Let’s do an example. \(A = \begin{pmatrix} 1 & 2 & 3 & 1 \\ 2 & 2 & 2 & 2 \\ 2 & 0 & -1 & 3 \end{pmatrix}\)

Expand for computations. We need to keep track of each row subtraction as we do Gaussian elimination. First we take $\mathbf{R}_2 - 2\mathbf{R}_1$ and then $\mathbf{R}_3 - 2\mathbf{R}_1$ to get $$ \begin{pmatrix} 1 & 2 & 3 & 1 \\ 0 & -2 & -4 & 0 \\ 0 & -4 & -7 & 1 \end{pmatrix} $$ and our list of row operations so far is $$ \begin{pmatrix} 1 & 0 & 0 \\ 0 & 1 & 0 \\ -2 & 0 & 1 \end{pmatrix} \ , \ \begin{pmatrix} 1 & 0 & 0 \\ -2 & 1 & 0 \\ 0 & 0 & 1 \end{pmatrix} $$ Next we take $\mathbf{R}_3 - 2\mathbf{R}_2$ to get $$ \begin{pmatrix} 1 & 2 & 3 & 1 \\ 0 & -2 & -4 & 0 \\ 0 & 0 & 1 & 1 \end{pmatrix} $$ which is in row echelon form. Our list of matrices now reads $$ \begin{pmatrix} 1 & 0 & 0 \\ 0 & 1 & 0 \\ 0 & -2 & 1 \end{pmatrix} \ , \ \begin{pmatrix} 1 & 0 & 0 \\ 0 & 1 & 0 \\ -2 & 0 & 1 \end{pmatrix} \ , \ \begin{pmatrix} 1 & 0 & 0 \\ -2 & 1 & 0 \\ 0 & 0 & 1 \end{pmatrix} $$ To get our $L$ we take the product of the inverses in the inverted order $$ L = \begin{pmatrix} 1 & 0 & 0 \\ -2 & 1 & 0 \\ 0 & 0 & 1 \end{pmatrix}^{-1} \begin{pmatrix} 1 & 0 & 0 \\ 0 & 1 & 0 \\ -2 & 0 & 1 \end{pmatrix}^{-1} \begin{pmatrix} 1 & 0 & 0 \\ 0 & 1 & 0 \\ 0 & -2 & 1 \end{pmatrix}^{-1} = \\ {} \\ \begin{pmatrix} 1 & 0 & 0 \\ 2 & 1 & 0 \\ 0 & 0 & 1 \end{pmatrix} \begin{pmatrix} 1 & 0 & 0 \\ 0 & 1 & 0 \\ 2 & 0 & 1 \end{pmatrix} \begin{pmatrix} 1 & 0 & 0 \\ 0 & 1 & 0 \\ 0 & 2 & 1 \end{pmatrix} = \begin{pmatrix} 1 & 0 & 0 \\ 2 & 1 & 0 \\ 2 & 2 & 1 \end{pmatrix} $$

Our LU factorization is \(\begin{pmatrix} 1 & 2 & 3 & 1 \\ 2 & 2 & 2 & 2 \\ 2 & 0 & -1 & 3 \end{pmatrix} = \begin{pmatrix} 1 & 0 & 0 \\ 2 & 1 & 0 \\ 2 & 2 & 1 \end{pmatrix} \begin{pmatrix} 1 & 2 & 3 & 1 \\ 0 & -2 & -4 & 0 \\ 0 & 0 & 1 & 1 \end{pmatrix}\)

LU factorization with partial pivoting

The assumption that we don’t need to use any row exchanges is not a vacuous one. Take for example \(\begin{pmatrix} 0 & 1 \\ 1 & 0 \end{pmatrix}\) There is no way to write it as a product $LU$.

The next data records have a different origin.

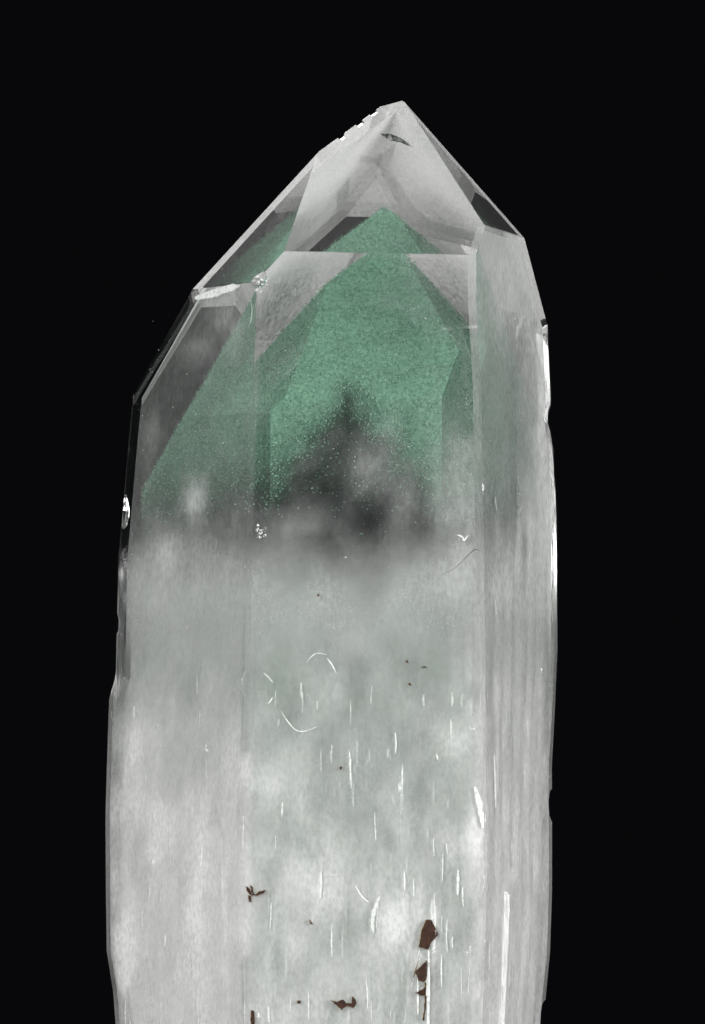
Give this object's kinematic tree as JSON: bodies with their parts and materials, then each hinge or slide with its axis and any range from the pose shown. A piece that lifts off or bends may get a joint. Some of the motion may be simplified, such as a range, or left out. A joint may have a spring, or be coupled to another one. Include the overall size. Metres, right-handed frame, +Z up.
{
  "type": "fuchsite in quartz",
  "caption": "Upright six-sided quartz point, milky below and clear above, with a tent-shaped green fuchsite phantom sealed inside; stands on its cut base.",
  "frame": {"origin": "middle of the crystal's box on the flat cut base", "axes": "+Z up the crystal's long axis to the tip; -Y out of the broad front prism face; +X to the right seen from the front"},
  "size_m": [0.0348, 0.0313, 0.076],
  "materials": {
    "quartz": "natural crystal faces, glassy, clear above and milky white below, with a few iron-brown pits",
    "fuchsite": "fine green chromium mica, scaly, with a soft pearly glint"
  },
  "bodies": {
    "root": {"quartz_shaft": "quartz", "quartz_point": "quartz", "fuchsite_phantom": "fuchsite"}
  },
  "joints": []
}
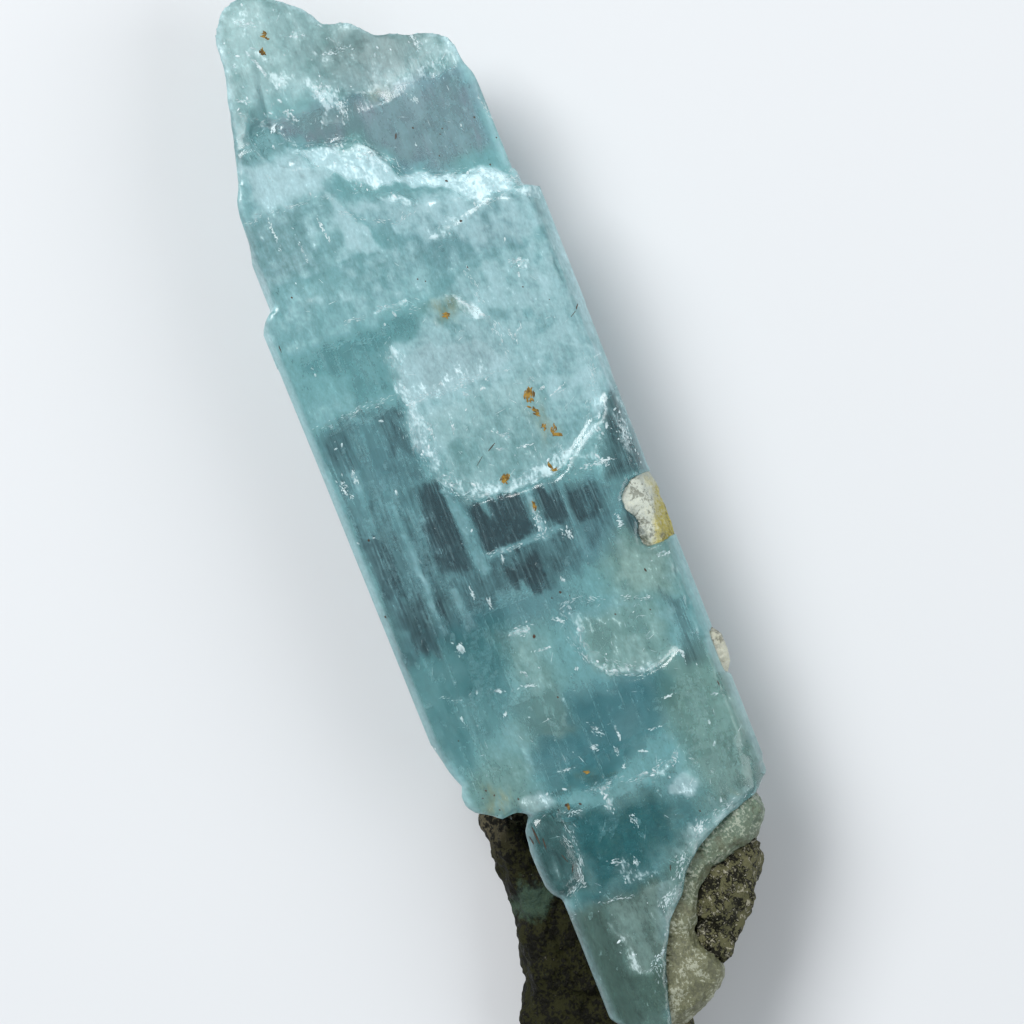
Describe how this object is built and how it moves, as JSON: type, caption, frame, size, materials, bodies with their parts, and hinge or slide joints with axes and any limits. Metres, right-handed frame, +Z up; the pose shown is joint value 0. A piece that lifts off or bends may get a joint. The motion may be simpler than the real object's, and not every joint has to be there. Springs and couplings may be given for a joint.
{
  "type": "aquamarine crystal",
  "caption": "Flattened hexagonal prism of pale blue beryl with a broken tip, lying on its back face, its foot held by dark mica rock and a cream feldspar seam.",
  "frame": {"origin": "centre of the footprint of the lying specimen, at the level that it rests on", "axes": "+X along the prism towards its broken tip, +Y towards the left side of the broad front face, +Z up, out of the front face"},
  "size_m": [0.083, 0.0234, 0.011],
  "materials": {
    "beryl": "clear to cloudy pale aqua beryl, glassy, with frosty broken patches, dark windows and iron stains",
    "mica_rock": "rough dark green-brown mica rock speckled with grey-buff feldspar",
    "seam_feldspar": "cream to tan feldspar, waxy and a little translucent",
    "grain_feldspar": "white feldspar with a yellow iron stain",
    "chip_feldspar": "off-white feldspar"
  },
  "bodies": {
    "root": {"aquamarine_crystal": "beryl", "host_rock": "mica_rock", "feldspar_seam": "seam_feldspar", "side_feldspar_grain": "grain_feldspar", "edge_feldspar_chip": "chip_feldspar"}
  },
  "joints": []
}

We will need row exchanges at some point for this example and in general.

A more general factorization always exists. Recall that we call matrices $P(i,j)$ permutation matrices. In fact, they are special examples of a more general notion of a permutation matrix.

A permutation matrix is a square matrix with exactly one nonzero entry in each row and in each column. That one nonzero entry is required to be a $1$. Note $P(i,j)$ is indeed an example of such matrix.

Such matrices are called permutation matrices because you can obtain them from $I$ by shuffling the rows vectors (or shuffling the column vectors).

An LU factorization with partial pivoting of a $m \times n$ matrix $A$ is a $m \times m$ permutation matrix $P$, a lower triangular $m \times m$ matrix $L$ with $1$’s along the diagonal, and an $m \times n$ upper triangular matrix $U$ such that \(PA = LU.\)

Theorem. Any matrix has an LU factorization with partial pivoting.

Proof (Sketch). We won’t provide the full details at the moment.

The essential idea is that, instead of the existing flow in the Gaussian Elimination algorithm where we return to Step 1 to permute rows after each step 2, we perform a well-chosen permutation $P$ on the rows of $A$ to start.

After this permutation, we are able to run Gaussian Elimination without any more row permutations to get $PA = LU$.